Что же писала Анна Григорьевна в дневнике? На первый взгляд ничего особенно интересного или необычного: описывала распорядок дня, каждодневные события, происшествия и тому подобное. Сразу оговорюсь, иностранцы Анну Григорьевну не слишком интересовали. Немцы и швейцарцы были, так сказать, элементом ландшафта, быть может, неприятным, надоедливым, но не более того. Анна Григорьевна не собирала материал для новых “Записок русского путешественника”. Более всего на свете, если судить по книге воспоминаний и по дневнику, нашу героиню интересовал сам Федор Михайлович: его высказывания, его поступки. Он — главный герой, а немцы так, массовка, не более. Но все это лишь повышает ценность нашего источника. Во-первых, искренность и непосредственность автора более всего проявляются именно в случайном высказывании, когда он не скован даже внутренней цензурой. Во-вторых, опосредованно мы можем изучать взгляды, чувства, эмоции самого Фёдора Михайловича.

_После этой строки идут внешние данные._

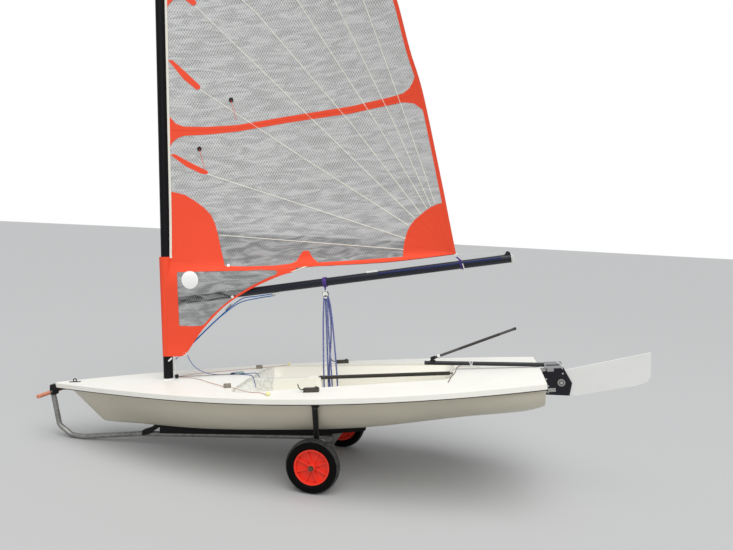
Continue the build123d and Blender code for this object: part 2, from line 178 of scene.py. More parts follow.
def make_world():
    """A dim sky that lights the boat, seen as plain white."""
    world = bpy.data.worlds.new("studio")
    scene.world = world
    world.use_nodes = True
    tree = world.node_tree
    tree.nodes.clear()
    paths = tree.nodes.new("ShaderNodeLightPath").outputs
    seen = add_maths(tree, "MAXIMUM", paths["Is Camera Ray"], paths["Is Transmission Ray"])
    white = add_node(tree, "Background", {"Color": (1, 1, 1, 1)})
    sky = add_node(tree, "Background", {"Color": (0.93, 0.96, 1.0, 1), "Strength": 0.5})
    mix = add_node(tree, "MixShader", {0: seen, 1: sky.outputs[0], 2: white.outputs[0]})
    add_node(tree, "OutputWorld", {"Surface": mix.outputs[0]})


camera = make_camera()
make_world()
# each light's place, target, size and power
area_light("overhead", (0.5, -1.5, 9.0), (0, 0, 0.5), 7.0, 90)
area_light("front", (1.0, -9.0, 4.5), (0, 0, 1.0), 5.0, 60)
soft_sun((0.25, -0.45, 1.0), 2.5, 1.1)
scene.view_settings.view_transform = "Standard"


# materials
def shade(
    name, color, rough, shine=0.5, metal=0.0, coat=0.0, spot=0.0, spot_size=6.0, bump=0.0, bump_size=0.0
):
    """A principled material; spot darkens it in soft patches, bump roughens it."""
    made = bpy.data.materials.new(name)
    made.use_nodes = True
    made.diffuse_color = (*color, 1)
    tree = made.node_tree
    base = tree.nodes["Principled BSDF"]
    base.inputs["Base Color"].default_value = (*color, 1)
    base.inputs["Roughness"].default_value = rough
    base.inputs["Metallic"].default_value = metal
    base.inputs["Specular IOR Level"].default_value = shine
    base.inputs["Coat Weight"].default_value = coat
    base.inputs["Coat Roughness"].default_value = 0.12
    if spot or bump:
        place = tree.nodes.new("ShaderNodeTexCoord").outputs["Object"]
    if spot:
        dark = [c * (1 - spot) for c in color]
        patches = add_ramp(tree, add_noise(tree, place, spot_size, 5), (0.35, dark), (0.62, color))
        feed(tree, base, {"Base Color": patches})
    if bump:
        add_bump(tree, add_noise(tree, place, bump_size, 3), bump, 0.002)
    return made


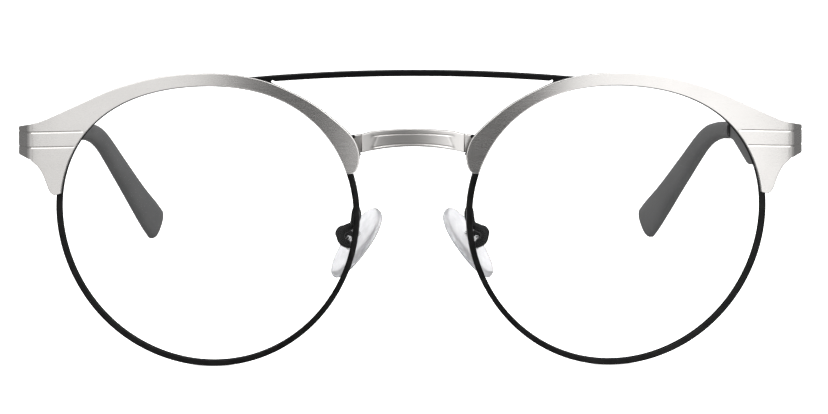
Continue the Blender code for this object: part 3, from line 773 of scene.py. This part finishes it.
def add_solder(side_name, side):
    """Black-painted solder beads where the bridge meets the back of the plate."""
    axis = (0.3, -0.2, 1.0)
    turns = steps(math.radians(-85), math.radians(85), 11)
    bead = [(SOLDER_R * math.cos(a), SOLDER_R * math.sin(a)) for a in turns]
    for place, centre in (("upper", (10.4, 2.3, 41.05)), ("lower", (9.4, 2.3, 37.95))):
        bm = turned(bead, centre, axis, 20)
        finish_piece(bm, f"{side_name}_{place}_solder", "black_metal", "front", [], side)


# ---- temples ----
def arm_point(y, z, inwards):
    """Point on the flat temple arm; inwards is measured from its outer face."""
    x = ARM_OUTER_X - ARM_SPREAD * (y - ARM_Y) - inwards * math.hypot(1.0, ARM_SPREAD)
    return Vector((x, y, z))


def add_arm(side_name, side):
    """Flat metal arm with softened edges; it thins to the core inside the plastic tip."""
    top = [(ARM_Y, 41.15), (30.0, 39.1), (50.0, 36.65), (70.0, 34.0), (81.7, 32.2), (81.71, 31.9),
           (98.0, 29.6)]
    core = [(99.5, 28.9), (98.6, 27.75)]
    below = spline([Vector(p) for p in ((77.5, 29.6), (70.0, 28.55), (64.5, 27.75), (61.5, 27.45),
                                        (58.5, 27.65), (50.0, 29.0), (40.0, 30.8), (30.0, 32.8),
                                        (20.0, 35.0), (ARM_Y, 36.65))], 4)
    outline = [Vector(p) for p in top + core + [(81.7, 29.8), (81.69, 29.5)]] + below
    cuts = cut_lines(steps(20.0, 92.0, 10))
    bm = sheet(outline, ARM_THICK, ARM_EDGE_R, cuts, arm_point)
    finish_piece(bm, f"{side_name}_arm_blade", "graphite_metal", f"{side_name}_temple",
                 [f"{side_name}_temple_arm"], side, skewed=False)


def tip_ring(point, along, thick, tall, lean=0.0, power=0.8):
    """Rounded cross-section across the tip's path; it can lean so that its top is further on."""
    segments = 28
    sideways = Vector((0, 0, 1)).cross(along).normalized()
    upwards = along.cross(sideways)
    ring = []
    for i in range(segments):
        a = 2 * math.pi * (i + 0.5) / segments
        c = rounder(math.cos(a), power)
        s = rounder(math.sin(a), power)
        ring.append(point + sideways * (thick / 2 * c) + (upwards + along * lean) * (tall / 2 * s))
    return ring


def tip_path():
    """Middle of the tip from its front end to its last point, and the heading at each point."""
    knots = [arm_point(TIP_Y, 30.95, ARM_THICK / 2), arm_point(97.0, 28.75, ARM_THICK / 2)]
    knots += [Vector(p) for p in ((60.65, 106.2, 25.7), (57.55, 118.6, 17.75),
                                  (54.45, 130.5, 9.75), TIP_END)]
    path = spline(knots, 14)
    last = len(path) - 1
    headings = [(path[min(i + 1, last)] - path[max(i - 1, 0)]).normalized() for i in range(last + 1)]
    return path, headings


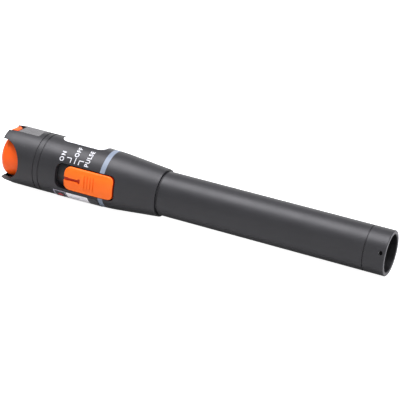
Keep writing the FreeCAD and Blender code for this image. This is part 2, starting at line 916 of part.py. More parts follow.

Анна Григорьевна упоминает в дневнике о евреях, о немцах и о швейцарцах (очевидно, франкофонах Женевы и Базеля). Еврейская тема появляется лишь в самых первых дневниковых записях. На улицах Вильно Достоевским попалось много “жидов со своими жидовками”. Один “жидок” продал супругам кусок мыла, другой попытался продать два янтарных мундштука, но его прогнали [165] . Однако еврейская тема, едва наметившись, вскоре исчезает со страниц дневника. Развивать ее мы не станем, иначе она уведет нас от дневника Анны Григорьевны к “Дневнику писателя”. Другое дело немцы и швейцарцы.
165
Достоевская А.Г. Дневник 1867 года. — М., 1993. С. 7.